Hour by hour the hand of the mason and the stuff of the

mortar clinch the pieces and parts to the shape an

architect voted.

Hour by hour the sun and the rain, the air and the rust,

and the press of time running into centuries, play

on the building inside and out and use it.

Men who sunk the pilings and mixed the mortar are laid

in graves where the wind whistles a wild song

without words

And so are men who strung the wires and fixed the pipes

and tubes and those who saw it rise floor by floor.

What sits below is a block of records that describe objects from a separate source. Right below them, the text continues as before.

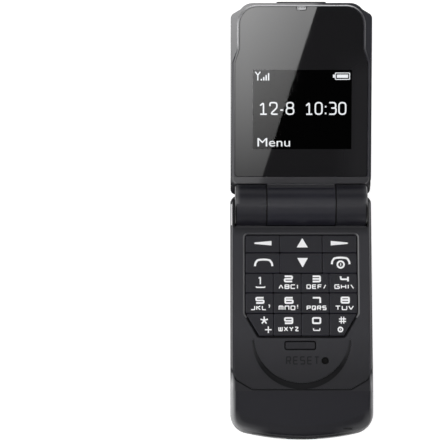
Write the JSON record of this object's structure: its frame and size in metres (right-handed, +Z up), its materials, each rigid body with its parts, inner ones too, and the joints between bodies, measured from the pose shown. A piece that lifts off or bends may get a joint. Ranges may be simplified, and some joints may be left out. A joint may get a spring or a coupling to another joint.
{
  "type": "flip phone",
  "caption": "Folding mobile phone lying open: base with keypad, thin lid with screen, barrel hinge, pressable keys and a sliding battery cover.",
  "frame": {"origin": "middle of the base half's flat back face, on which the open phone lies", "axes": "+X to the phone's right, +Y from the chin towards the lid, +Z up out of the keypad"},
  "size_m": [0.0364, 0.1119, 0.0212],
  "materials": {
    "case_plastic": "fine satin black moulded plastic",
    "plate_plastic": "smooth semi-gloss black moulded plastic",
    "key_plastic": "satin black key caps with pale printed legends",
    "silver_trim": "satin metal-plated plastic",
    "hinge_caps": "polished grey plastic",
    "lens": "clear screen lens, printed black behind its edge",
    "display": "small colour display module",
    "board": "circuit board with solder mask",
    "tin_shield": "tinned sheet",
    "steel": "plain steel",
    "gold_contact": "gold-plated contacts",
    "rubber": "soft black rubber",
    "silicone": "translucent silicone mat",
    "battery_wrap": "plain wrapped cell",
    "flex": "amber polyimide film",
    "card": "plain card",
    "acetal": "self-lubricating plastic"
  },
  "bodies": {
    "base": {"base_front_cover": "plate_plastic", "rear_case": "case_plastic", "lid_stop_pad": "rubber", "hinge_end_caps": "hinge_caps", "battery": "battery_wrap", "battery_contacts": "gold_contact", "main_circuit_board": "board", "rf_shields": "tin_shield", "key_domes": "steel", "keypad_mat": "silicone", "reset_switch": "steel", "microphone": "steel", "loudspeaker": "steel", "vibration_motor": "steel", "sim_holder": "steel", "sim_card": "card", "antenna": "gold_contact", "flex_cable_base": "flex", "base_screws": "steel", "hinge_shaft": "steel", "hinge_cam": "acetal", "hinge_bush": "acetal", "usb_port": "steel"},
    "lid": {"lid_outer_cover": "case_plastic", "lid_silver_trim": "silver_trim", "lid_inner_frame": "plate_plastic", "screen_lens": "lens", "display_panel": "display", "earpiece_speaker": "steel", "earpiece_mesh": "steel", "lid_circuit_board": "board", "lid_magnet": "steel", "lid_screws": "steel", "flex_cable_lid": "flex", "hinge_housing": "steel", "cam_follower": "acetal", "hinge_spring": "steel"},
    "battery_cover": {"battery_cover": "case_plastic"},
    "reset_plunger": {"reset_plunger": "rubber"},
    "key_left": {"key_left": "key_plastic"},
    "key_up": {"key_up": "key_plastic"},
    "key_right": {"key_right": "key_plastic"},
    "key_call": {"key_call": "key_plastic"},
    "key_down": {"key_down": "key_plastic"},
    "key_end": {"key_end": "key_plastic"},
    "key_1": {"key_1": "key_plastic"},
    "key_2": {"key_2": "key_plastic"},
    "key_3": {"key_3": "key_plastic"},
    "key_4": {"key_4": "key_plastic"},
    "key_5": {"key_5": "key_plastic"},
    "key_6": {"key_6": "key_plastic"},
    "key_7": {"key_7": "key_plastic"},
    "key_8": {"key_8": "key_plastic"},
    "key_star": {"key_star": "key_plastic"},
    "key_9": {"key_9": "key_plastic"},
    "key_0": {"key_0": "key_plastic"},
    "key_hash": {"key_hash": "key_plastic"}
  },
  "joints": [
    {"name": "lid_hinge", "type": "hinge", "parent": "base", "child": "lid", "pos_m": [0, 0.0287, 0.008], "axis": [1, 0, 0], "range_deg": [0, 165]},
    {"name": "battery_cover_slide", "type": "slide", "parent": "base", "child": "battery_cover", "axis": [0, -1, 0], "range_m": [0, 0.004]},
    {"name": "reset_press", "type": "slide", "parent": "base", "child": "reset_plunger", "axis": [0, 0, -1], "range_m": [0, 0.0002], "stiffness_N_per_m": 300},
    {"name": "key_left_press", "type": "slide", "parent": "base", "child": "key_left", "axis": [0, 0, -1], "range_m": [0, 0.00025], "stiffness_N_per_m": 300},
    {"name": "key_up_press", "type": "slide", "parent": "base", "child": "key_up", "axis": [0, 0, -1], "range_m": [0, 0.00025], "stiffness_N_per_m": 300},
    {"name": "key_right_press", "type": "slide", "parent": "base", "child": "key_right", "axis": [0, 0, -1], "range_m": [0, 0.00025], "stiffness_N_per_m": 300},
    {"name": "key_call_press", "type": "slide", "parent": "base", "child": "key_call", "axis": [0, 0, -1], "range_m": [0, 0.00025], "stiffness_N_per_m": 300},
    {"name": "key_down_press", "type": "slide", "parent": "base", "child": "key_down", "axis": [0, 0, -1], "range_m": [0, 0.00025], "stiffness_N_per_m": 300},
    {"name": "key_end_press", "type": "slide", "parent": "base", "child": "key_end", "axis": [0, 0, -1], "range_m": [0, 0.00025], "stiffness_N_per_m": 300},
    {"name": "key_1_press", "type": "slide", "parent": "base", "child": "key_1", "axis": [0, 0, -1], "range_m": [0, 0.00025], "stiffness_N_per_m": 300},
    {"name": "key_2_press", "type": "slide", "parent": "base", "child": "key_2", "axis": [0, 0, -1], "range_m": [0, 0.00025], "stiffness_N_per_m": 300},
    {"name": "key_3_press", "type": "slide", "parent": "base", "child": "key_3", "axis": [0, 0, -1], "range_m": [0, 0.00025], "stiffness_N_per_m": 300},
    {"name": "key_4_press", "type": "slide", "parent": "base", "child": "key_4", "axis": [0, 0, -1], "range_m": [0, 0.00025], "stiffness_N_per_m": 300},
    {"name": "key_5_press", "type": "slide", "parent": "base", "child": "key_5", "axis": [0, 0, -1], "range_m": [0, 0.00025], "stiffness_N_per_m": 300},
    {"name": "key_6_press", "type": "slide", "parent": "base", "child": "key_6", "axis": [0, 0, -1], "range_m": [0, 0.00025], "stiffness_N_per_m": 300},
    {"name": "key_7_press", "type": "slide", "parent": "base", "child": "key_7", "axis": [0, 0, -1], "range_m": [0, 0.00025], "stiffness_N_per_m": 300},
    {"name": "key_8_press", "type": "slide", "parent": "base", "child": "key_8", "axis": [0, 0, -1], "range_m": [0, 0.00025], "stiffness_N_per_m": 300},
    {"name": "key_star_press", "type": "slide", "parent": "base", "child": "key_star", "axis": [0, 0, -1], "range_m": [0, 0.00025], "stiffness_N_per_m": 300},
    {"name": "key_9_press", "type": "slide", "parent": "base", "child": "key_9", "axis": [0, 0, -1], "range_m": [0, 0.00025], "stiffness_N_per_m": 300},
    {"name": "key_0_press", "type": "slide", "parent": "base", "child": "key_0", "axis": [0, 0, -1], "range_m": [0, 0.00025], "stiffness_N_per_m": 300},
    {"name": "key_hash_press", "type": "slide", "parent": "base", "child": "key_hash", "axis": [0, 0, -1], "range_m": [0, 0.00025], "stiffness_N_per_m": 300}
  ]
}
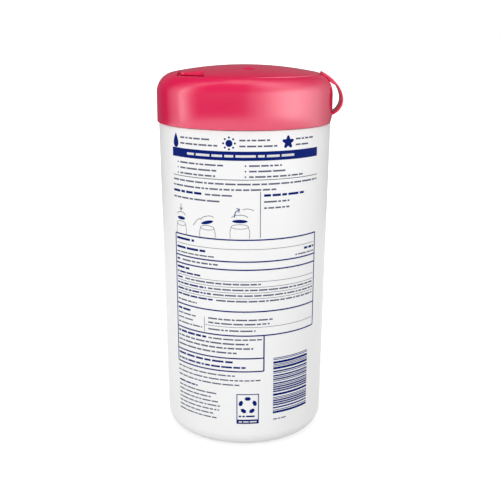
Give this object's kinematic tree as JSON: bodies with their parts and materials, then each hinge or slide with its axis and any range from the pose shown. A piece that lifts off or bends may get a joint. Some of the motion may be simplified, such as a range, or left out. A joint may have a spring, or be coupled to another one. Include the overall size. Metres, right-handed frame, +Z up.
{
  "type": "wet wipes canister",
  "caption": "Round tapered canister of wet wipes with a push-on cap, a flip lid on a looped strap hinge, a star-shaped dispensing hole and a coreless roll of wipes inside.",
  "frame": {"origin": "middle of the object's footprint box, on the plane it stands on; the canister's own axis is 2.13 mm towards -X because the strap hinge sticks out on the other side", "axes": "+Z up along the canister, +X towards the strap hinge, printed back facing -Y"},
  "size_m": [0.0842, 0.08, 0.1713],
  "materials": {
    "canister_plastic": "white moulded polyethylene, softly glossy, printed in dark blue and grey on the back",
    "cap_plastic": "glossy crimson pink moulded polypropylene",
    "wipe_fabric": "damp white non-woven cloth, matte",
    "navy_print": "dark blue ink printed on the canister",
    "grey_print": "grey ink printed on the canister"
  },
  "bodies": {
    "canister_body": {"canister": "canister_plastic", "wipes_roll": "wipe_fabric"},
    "cap_body": {"cap": "cap_plastic", "hinge_strap": "cap_plastic"},
    "lid_body": {"flip_lid": "cap_plastic"}
  },
  "joints": [
    {"name": "cap_lift", "type": "slide", "parent": "canister_body", "child": "cap_body", "axis": [0, 0, 1], "range_m": [0, 0.04]},
    {"name": "lid_hinge", "type": "hinge", "parent": "cap_body", "child": "lid_body", "pos_m": [0.0393, 0, 0.164], "axis": [0, 1, 0], "range_deg": [0, 150], "deforming": ["hinge_strap"]}
  ]
}
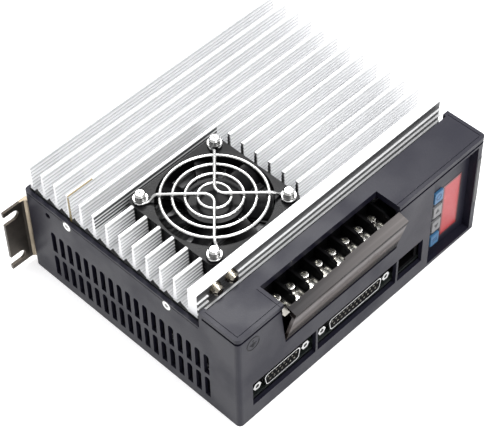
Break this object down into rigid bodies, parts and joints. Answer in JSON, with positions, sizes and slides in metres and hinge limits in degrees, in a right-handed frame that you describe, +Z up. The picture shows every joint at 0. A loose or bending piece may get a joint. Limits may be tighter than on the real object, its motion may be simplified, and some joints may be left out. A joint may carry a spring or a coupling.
{
  "type": "stepper motor driver module",
  "caption": "Stepper motor driver in a slotted case with a finned heat sink and cooling fan, covered screw terminals, D-sub ports and a display with keys.",
  "frame": {"origin": "middle of the flat base of the case, on its underside", "axes": "+X along the front panel towards the display, +Y from the front panel to the rear wall, +Z up out of the heat sink fins"},
  "size_m": [0.2022, 0.1587, 0.0788],
  "materials": {
    "case_plastic": "satin moulded",
    "heat_sink_aluminium": "extruded and bright",
    "fan_plastic": "satin moulded",
    "motor_winding": "enamelled copper",
    "plated_steel": "bright plated",
    "zinc_steel": "zinc plated and passivated",
    "terminal_plastic": "moulded",
    "terminal_metal": "nickel plated",
    "smoke_plastic": "clear smoke tint",
    "red_window": "translucent red",
    "display_resin": "diffuse",
    "board_laminate": "glass-epoxy laminate",
    "key_blue": "smooth",
    "key_grey": "smooth",
    "label_stock": "blank self-adhesive",
    "epoxy": "moulded",
    "pad": "silicone",
    "capacitor_sleeve": "shrink sleeve",
    "coil": "varnished"
  },
  "bodies": {
    "case": {"housing_shell": "case_plastic", "top_cover": "case_plastic", "heat_sink": "heat_sink_aluminium", "fan_frame": "fan_plastic", "fan_stator": "motor_winding", "fan_guard": "plated_steel", "fan_washers": "plated_steel", "fan_screws": "plated_steel", "earth_washers": "plated_steel", "earth_screws": "plated_steel", "side_screws": "plated_steel", "left_bracket": "zinc_steel", "right_bracket": "zinc_steel", "bracket_screws": "plated_steel", "terminal_block": "terminal_plastic", "terminal_plates": "terminal_metal", "terminal_washers": "terminal_metal", "terminal_screws": "terminal_metal", "port15_body": "terminal_plastic", "port15_shell": "plated_steel", "port25_body": "terminal_plastic", "port25_shell": "plated_steel", "jack_screws": "plated_steel", "aux_socket": "terminal_plastic", "display_bezel": "case_plastic", "display_window": "red_window", "display_module": "display_resin", "display_board": "board_laminate", "display_screws": "plated_steel", "key_switches": "terminal_plastic", "blank_label": "label_stock", "control_board": "board_laminate", "control_chips": "epoxy", "power_board": "board_laminate", "power_modules": "epoxy", "thermal_pads": "pad", "capacitors": "capacitor_sleeve", "transformer": "coil", "board_screws": "plated_steel"},
    "rotor": {"fan_rotor": "fan_plastic"},
    "terminal_lid": {"terminal_cover": "smoke_plastic"},
    "key_top": {"key_1": "key_blue"},
    "key_upper": {"key_2": "key_grey"},
    "key_lower": {"key_3": "key_grey"},
    "key_bottom": {"key_4": "key_blue"}
  },
  "joints": [
    {"name": "fan_spin", "type": "hinge", "parent": "case", "child": "rotor", "pos_m": [-0.0374, -0.0094, 0.0633], "axis": [0, 0, 1], "continuous": true},
    {"name": "lid_swing", "type": "hinge", "parent": "case", "child": "terminal_lid", "pos_m": [-0.017, -0.0731, 0.04], "axis": [1, 0, 0], "range_deg": [-14.5, 80]},
    {"name": "key_1_press", "type": "slide", "parent": "case", "child": "key_top", "axis": [0, 1, 0], "range_m": [0, 0.0003], "stiffness_N_per_m": 4000},
    {"name": "key_2_press", "type": "slide", "parent": "case", "child": "key_upper", "axis": [0, 1, 0], "range_m": [0, 0.0003], "stiffness_N_per_m": 4000},
    {"name": "key_3_press", "type": "slide", "parent": "case", "child": "key_lower", "axis": [0, 1, 0], "range_m": [0, 0.0003], "stiffness_N_per_m": 4000},
    {"name": "key_4_press", "type": "slide", "parent": "case", "child": "key_bottom", "axis": [0, 1, 0], "range_m": [0, 0.0003], "stiffness_N_per_m": 4000}
  ]
}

Souls of them all are here, even the hod carrier begging

at back doors hundreds of miles away and the brick-

layer who went to state's prison for shooting another

man while drunk.

(One man fell from a girder and broke his neck at the

end of a straight plunge--he is here--his soul has

gone into the stones of the building.)

On the office doors from tier to tier--hundreds of names

and each name standing for a face written across

with a dead child, a passionate lover, a driving

ambition for a million dollar business or a lobster's

ease of life.

Behind the signs on the doors they work and the walls

tell nothing from room to room.

Ten-dollar-a-week stenographers take letters from

corporation officers, lawyers, efficiency engineers,

and tons of letters go bundled from the building to all

ends of the earth.

Smiles and tears of each office girl go into the soul of

the building just the same as the master-men who

rule the building.

Hands of clocks turn to noon hours and each floor

empties its men and women who go away and eat

and come back to work.

Toward the end of the afternoon all work slackens and

all jobs go slower as the people feel day closing on

them.

One by one the floors are emptied. . . The uniformed

elevator men are gone. Pails clang. . . Scrubbers

work, talking in foreign tongues. Broom and water

and mop clean from the floors human dust and spit,

and machine grime of the day.

Spelled in electric fire on the roof are words telling

miles of houses and people where to buy a thing for

money. The sign speaks till midnight.

Darkness on the hallways. Voices echo. Silence

holds. . . Watchmen walk slow from floor to floor

and try the doors. Revolvers bulge from their hip

pockets. . . Steel safes stand in corners. Money

is stacked in them.

A young watchman leans at a window and sees the lights

of barges butting their way across a harbor, nets of

red and white lanterns in a railroad yard, and a span

of glooms splashed with lines of white and blurs of

crosses and clusters over the sleeping city.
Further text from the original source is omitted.